Cross accepted her resignation Monday.

“I have accepted Chancellor Beverly Kopper’s decision to resign,” he wrote in a brief public statement. “We appreciate her accomplishments during her time as Chancellor at the University of Wisconsin-Whitewater.” Kopper had served as chancellor since 2015.

According to the Milwaukee Journal Sentinel, the newspaper that first reported the story, Kopper hadn’t been seen on campus since Wednesday and did not preside over the winter graduation ceremony Saturday. Instead, Susan Elrod, provost, filled her place.

Kopper had been under pressure to step down since reports broke that her husband, Pete Hill, sexually harassed female employees, sometimes during university functions held at the chancellor’s house.
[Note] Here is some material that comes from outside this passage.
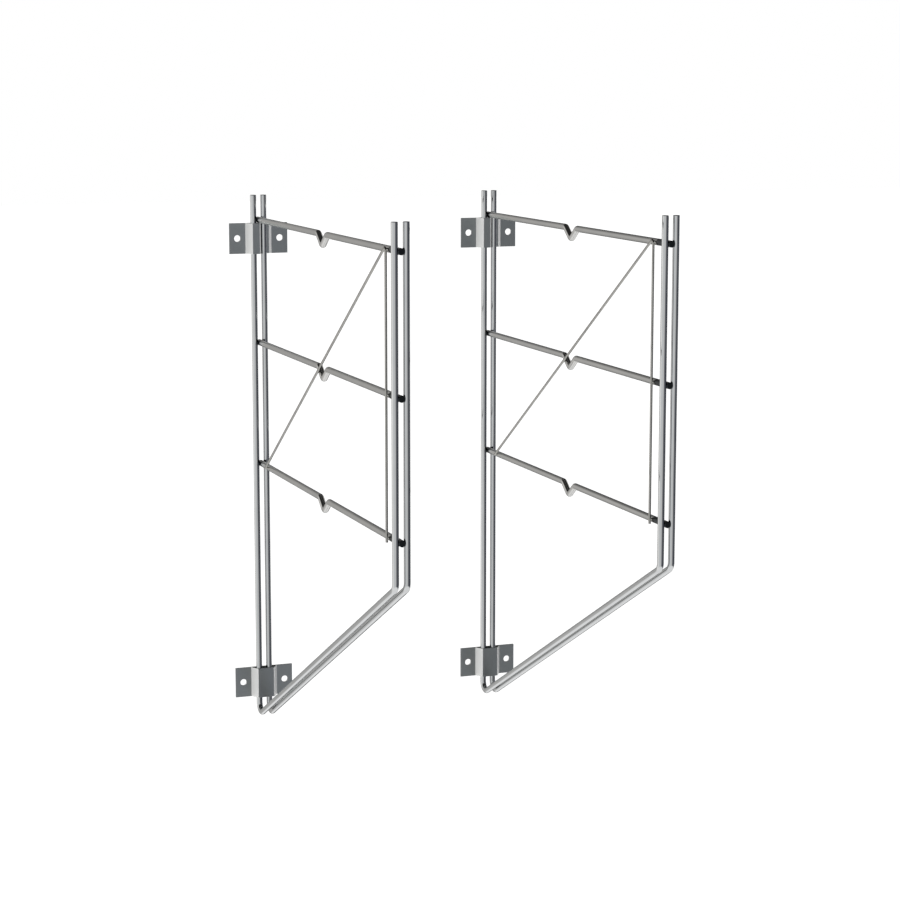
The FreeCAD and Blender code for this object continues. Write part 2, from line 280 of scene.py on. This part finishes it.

In September, Hill was removed from his honorary role as associate of the chancellor and banned from campus after a UW System investigation concluded that he sexually harassed female employees. At the time, Kopper addressed the investigation's findings and concurred with the UW System's decision to remove Hill from his role, but she gave no indication that she would step down.

In September, the Milwaukee Journal Sentinel reported that the UW System took up another investigation into allegations from Stephanie Vander Pas, a Whitewater Common Council member, who claims Hill sexually harassed her when she was a student. In a Facebook post, which has since been deleted, Vander Pas claimed Kopper "should have known" about Hill's misconduct and called for her resignation. Kopper had previously told the Journal Sentinel that the allegations against her husband took her "completely by surprise."